Ada beberapa hal yang bisa dilakukan. Pemerintah daerah
disarankan melakukan audit jumlah, sebaran, dan fungsi ASN. Perlu database
digital yang menunjukkan siapa yang benar-benar aktif, produktif, dan di mana
mereka bertugas. Dari situ baru bisa dilakukan penataan formasi dan
redistribusi.
Kebijakan moratorium perlu diperkuat menjadi aturan daerah
jangka menengah. Rekrutmen baru harus berbasis kebutuhan, terutama untuk tenaga
fungsional seperti guru, tenaga kesehatan, dan penyuluh lapangan. 
Penumpukan ASN di ibu kota kabupaten disebut sebagai salah
satu masalah utama. Ia menyarankan agar pegawai ditempatkan di distrik sesuai
kebutuhan dengan dukungan insentif daerah terpencil.
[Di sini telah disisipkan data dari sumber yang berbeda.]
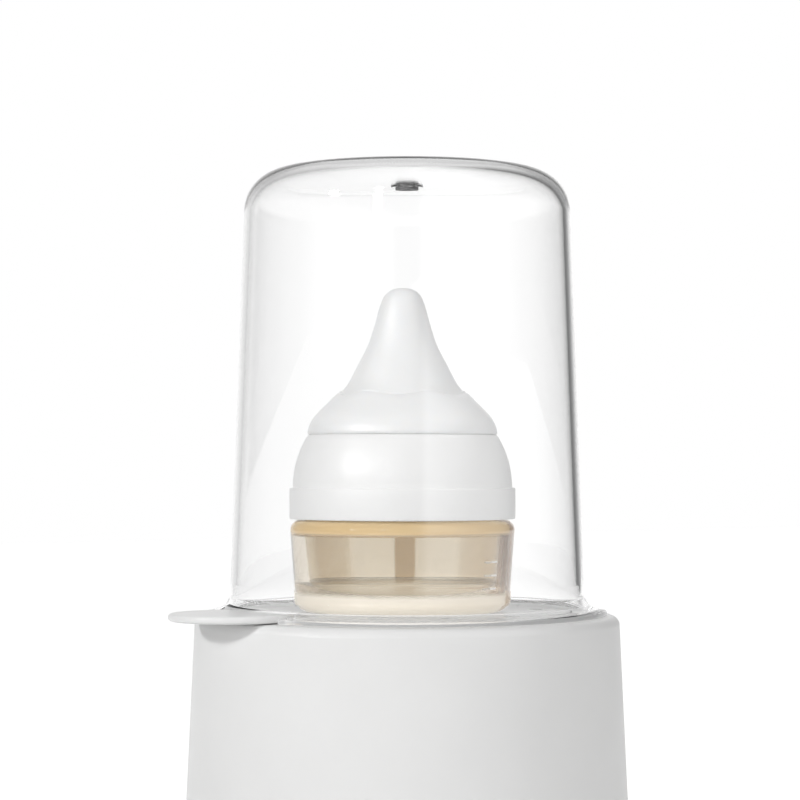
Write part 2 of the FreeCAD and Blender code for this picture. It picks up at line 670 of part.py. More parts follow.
def dish_seal():
    """The silicone ring between the dish's rim and the ledge."""
    top, low = "-tray_thickness - dish_sheet", f"-{LEDGE_DROP}"
    body = turned_body("dish_seal", [
        (LEDGE_RADIUS, low),
        ("opening_radius - rim_gap", low),
        ("opening_radius - rim_gap", top),
        (LEDGE_RADIUS, top),
    ])
    return place(body, z="deck_height")


def heat_spreader():
    """Aluminium disc under the dish, grooved for the tubular element."""
    disc = doc.addObject("Part::Cylinder", "spreader_disc")
    disc.setExpression("Radius", bound("heater_radius"))
    disc.setExpression("Height", bound("heater_thickness"))
    groove = doc.addObject("Part::Torus", "spreader_groove")
    groove.setExpression("Radius1", bound("element_ring"))
    groove.setExpression("Radius2", bound("element_radius + pilot_gap"))
    cut = doc.addObject("Part::Cut", "heat_spreader")
    cut.Base, cut.Tool = disc, groove
    cut.Label = "heat_spreader"
    subparts.append(cut)
    return place(cut, z=f"deck_height - {HEATER_BOTTOM}")


def heating_element():
    """The tubular element, an open ring pressed half into the spreader, with two flat terminals."""
    tube = doc.addObject("Part::Torus", "element_tube")
    tube.setExpression("Radius1", bound("element_ring"))
    tube.setExpression("Radius2", bound("element_radius"))
    tube.setExpression("Angle3", bound("element_sweep"))
    pieces = [tube]
    for turn in TERMINAL_TURNS:
        terminal = doc.addObject("Part::Box", "element_terminal")
        terminal.setExpression("Length", bound("terminal_width"))
        terminal.setExpression("Width", bound("terminal_thickness"))
        terminal.setExpression("Height", bound("terminal_length + element_radius / 3"))
        across = f"element_ring * cos({turn}) - terminal_width / 2"
        up = f"element_ring * sin({turn}) - terminal_thickness / 2"
        place(terminal, x=across, y=up, z="-element_radius - terminal_length")
        pieces.append(terminal)
    fused = doc.addObject("Part::MultiFuse", "heating_element")
    fused.Shapes = pieces
    fused.Label = "heating_element"
    subparts.append(fused)
    return place(fused, z=f"deck_height - {HEATER_BOTTOM}")


def heater_clamp():
    """A ring with three arms that presses the heater against the dish."""
    body = new_body("heater_clamp")
    ring = new_sketch(body, "XY_Plane")
    draw_circle(ring, "element_ring + element_radius + clamp_rim")
    extrude(body, ring, "clamp_thickness")
    arm = new_sketch(body, "XY_Plane")
    reach = "clamp_post_ring - element_ring + 2 * clamp_rim"
    draw(arm, rectangle("clamp_arm_width", reach, up="(clamp_post_ring + element_ring) / 2 + clamp_rim"))
    around(body, extrude(body, arm, "clamp_thickness"), 3)
    for radius, up, count in (("clamp_hole_radius", "0", 1), (HOLE_RADIUS, "clamp_post_ring", 3)):
        hole = new_sketch(body, "XY_Plane", ("0", "0", "clamp_thickness"))
        draw_circle(hole, radius, up=up)
        cut = extrude(body, hole, "clamp_thickness", "Pocket")
        if count > 1:
            around(body, cut, count)
    for turn in TERMINAL_TURNS:
        window = new_sketch(body, "XY_Plane", ("0", "0", "clamp_thickness"))
        across, up = f"element_ring * cos({turn})", f"element_ring * sin({turn})"
        room = "terminal_width + terminal_room", "terminal_thickness + 1.5 * terminal_room"
        draw(window, rectangle(*room, across=across, up=up))
        extrude(body, window, "clamp_thickness", "Pocket")
    return place(body, z=f"deck_height - {CLAMP_TOP} - clamp_thickness")


def clamp_screws():
    """Three screws up through the clamp's arms into the posts, heads down."""
    body = screws("clamp_screws", [("0", "-clamp_post_ring")], count=3)
    return place(body, z=f"deck_height - {CLAMP_TOP} - clamp_thickness", axis=Vector(1, 0, 0), angle=180.0)


def thermal_cutout():
    """The disc thermostat under the middle of the spreader, with its two terminals."""
    body = turned_body("thermal_cutout", [
        ("0", "-cutout_height"),
        ("cutout_case_radius", "-cutout_height"),
        ("cutout_case_radius", "-cutout_flange"),
        ("cutout_radius", "-cutout_flange"),
        ("cutout_radius", "0"),
        ("0", "0"),
    ])
    for across in ("-cutout_tab_spread", "cutout_tab_spread"):
        tab = new_sketch(body, "XY_Plane", ("0", "0", "-cutout_height"))
        draw(tab, rectangle("cutout_tab_thickness", "cutout_tab_width", across=across))
        extrude(body, tab, "cutout_tab_length", backwards=True)
    return place(body, z=f"deck_height - {HEATER_BOTTOM}")


def temperature_sensor():
    """The sensor bead in a metal cup, held against the spreader beside the cut-out."""
    body = turned_body("temperature_sensor", [
        ("0", "-sensor_length"),
        ("sensor_tip_radius", "-sensor_length"),
        ("sensor_radius", "sensor_taper - sensor_length"),
        ("sensor_radius", "0"),
        ("0", "0"),
    ])
    return place(body, x="sensor_shift", z=f"deck_height - {HEATER_BOTTOM}")


def main_board():
    """The power and control board on the bottom cover's standoffs."""
    body = new_body("main_board")
    board = new_sketch(body, "XY_Plane")
    draw(board, rectangle("board_width", "board_depth"))
    extrude(body, board, "board_thickness")
    for across, up in BOARD_CORNERS:
        hole = new_sketch(body, "XY_Plane", ("0", "0", "board_thickness"))
        draw_circle(hole, HOLE_RADIUS, across=across, up=up)
        extrude(body, hole, "board_thickness", "Pocket")
    return place(body, z=BOARD_Z)


def board_screws():
    """Four screws down through the main board into the standoffs."""
    body = screws("board_screws", BOARD_CORNERS)
    return place(body, z=BOARD_TOP)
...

Kalau perlu pakai sistem
absensi berbasis GPS supaya mereka benar-benar hadir di tempat tugas.
Setiap ASN dan OPD perlu memiliki indikator kinerja yang
jelas. Kinerja harus jadi dasar pemberian tunjangan kinerja daerah. Jangan
sampai tunjangan besar tapi produktivitas minim.
Dengan jumlah ASN besar, banyak pekerjaan administratif
seharusnya bisa diotomatisasi. Gunakan sistem digital untuk perizinan,
keuangan, dan surat-menyurat agar lebih efisien. ASN bisa dialihkan ke
pelayanan langsung di lapangan.
Selain aspek teknis, budaya kerja ASN juga perlu dibenahi.
Ditekankan pentingnya pembinaan rutin, coaching kepemimpinan, dan pengawasan
internal yang aktif melalui Inspektorat Daerah.
Pemerintah daerah diminta menjelaskan kepada masyarakat
bahwa reformasi ASN bukan pemangkasan, melainkan penataan agar pelayanan publik
lebih cepat dan tepat sasaran.
Jika langkah-langkah tersebut diterapkan secara bertahap,
terutama dimulai dari audit ASN dan redistribusi ke distrik prioritas, maka
dalam dua hingga tiga tahun ke depan, Mimika bisa memiliki birokrasi yang lebih
ramping, efisien, dan berorientasi pelayanan masyarakat.